One strategy to ease the execution of such data mining tasks is to use existing knowledge to restrict the search space and to assess the quality of the patterns found. This existing knowledge may be formalized in ontologies but also in other ways whose study is a research issue in this project. Once we are able to build knowledge models, we need to determine how to use such knowledge models, which is a second major research issue in this project. In particular, we want to design and evaluate mechanisms that allow the exploitation of existing knowledge for sake of improving data mining algorithms.

Finally, the computational complexity of the algorithms remains a major issue and we intend to address it through parallel algorithms. Data mining algorithms, in general, represent a challenge for sake of parallelization because they are irregular and intensive in terms of both computing and communication. Accordingly, in a first joint work, we developed a new parallel algorithm to build skycubes based on the Anthill framework developed at UFMG. The paper was presented in a local Brazilian Conference and an extended journal version will appear in a 2012 special issue of the International Journal of Parallel Programming.

International collaborations in Mining complex data

Participants : Mehwish Alam, Aleksey Buzmakov, Victor Codocedo, Adrien Coulet, Elias Egho, Ioanna Lykourentzou, Amedeo Napoli [contact person] , Chedy Raïssi.

PICS CNRS CADOE

A first collaboration involves “Université du Québec à Montréal” (UQAM) in Montréal with Prof. Petko Valtchev and Laboratoire LIRMM in Montpellier with Prof. Marianne Huchard. This collaboration is supported by a CNRS PICS project (2011-2014), which is called “Concept Analysis driving Ontology Engineering” and abbreviated in “CAdOE”. The research work within this project is aimed at defining and implementing a semi-automatic methodology supporting ontology engineering based on the joint use of Formal Concept Analysis (FCA) and Relational Concept Analysis (RCA). At the moment, some elements of this methodology are existing and were used in text mining [86] , [85] , but this methodology should be completed and improved, especially regarding the applicability on complex data and the interoperability with knowledge representation modules.

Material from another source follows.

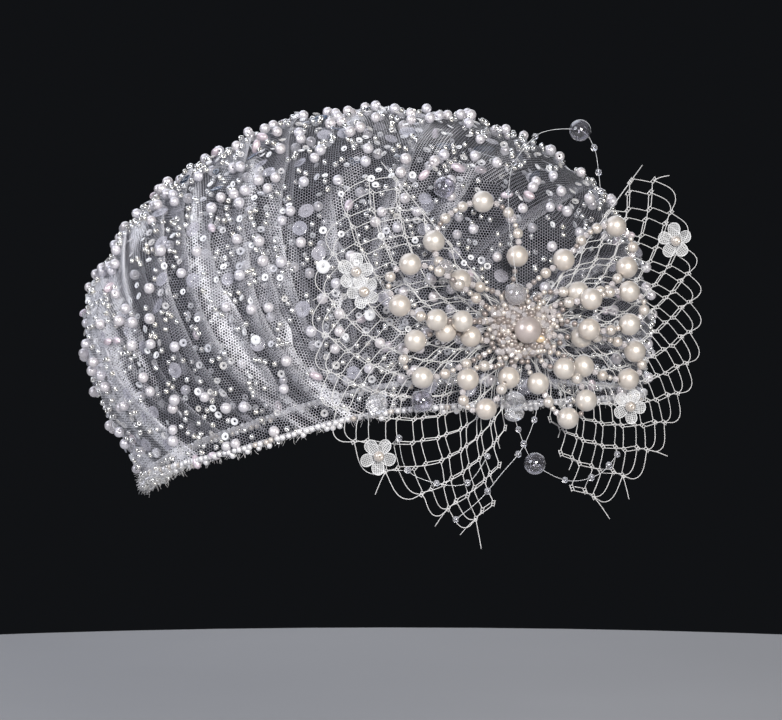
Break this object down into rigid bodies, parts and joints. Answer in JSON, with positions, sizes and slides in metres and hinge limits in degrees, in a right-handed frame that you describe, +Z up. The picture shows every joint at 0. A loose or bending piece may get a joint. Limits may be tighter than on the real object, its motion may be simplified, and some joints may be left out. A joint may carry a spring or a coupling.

Collaboration with HSE Moscow

A second collaboration involves Sergei Kusnetsov at Higher School of Economics in Moscow (HSE). Amedeo Napoli visited HSE laboratory in November 2012 (with the support of HSE) and Sergei Kuznetsov visited Inria NGE in August and in December 2012. These visits were the occasion of preparing a publications (submitted for the next year). This shows that the collaboration is on-going and that there is still a substantial research work to be done.

AGAUR Project: collaboration with UPC Barcelona

This project mainly involves Amedeo Napoli and Jaume Baixeries who is an Associate Professor at UPC Barcelona (Universitat Politècnica de Catalunya). Amedeo Napoli had a stay of roughly two months in December 2011 and May-June 2012. Both researchers have worked, jointly with Mehdi Kaytoue, on the characterization of functional dependencies in many-valued data with FCA and pattern structures. In this work, functional dependencies are directly taken into account and this shows a different but important capability of pattern structures to deal with complex data [30] .

PHC Zenon (Cyprus)

A third collaboration –a PHC Zenon project– exists with Florent Domenach, associated professor at the University of Nicosia in Cyprus. This project is entitled “Knowledge Discovery for Complex Data in Formal and Relational Concept Analysis” (KD4CD) and is aimed at studying and combining different types of classification process in the framework of FCA. These processes can be based on Galois connections but also on the so-called “overhangings”, i.e. a kind of generalization of closure systems. Moreover, another interest is put on consensus theory where the objective is to find the better classification of a set of abjects according to a quality measure (this could be applied to ontologies). This year, there were two visits, one from Cyprus to France in October 2012 and the other from France to Cyprus in December 2012. Publications are currently submitted.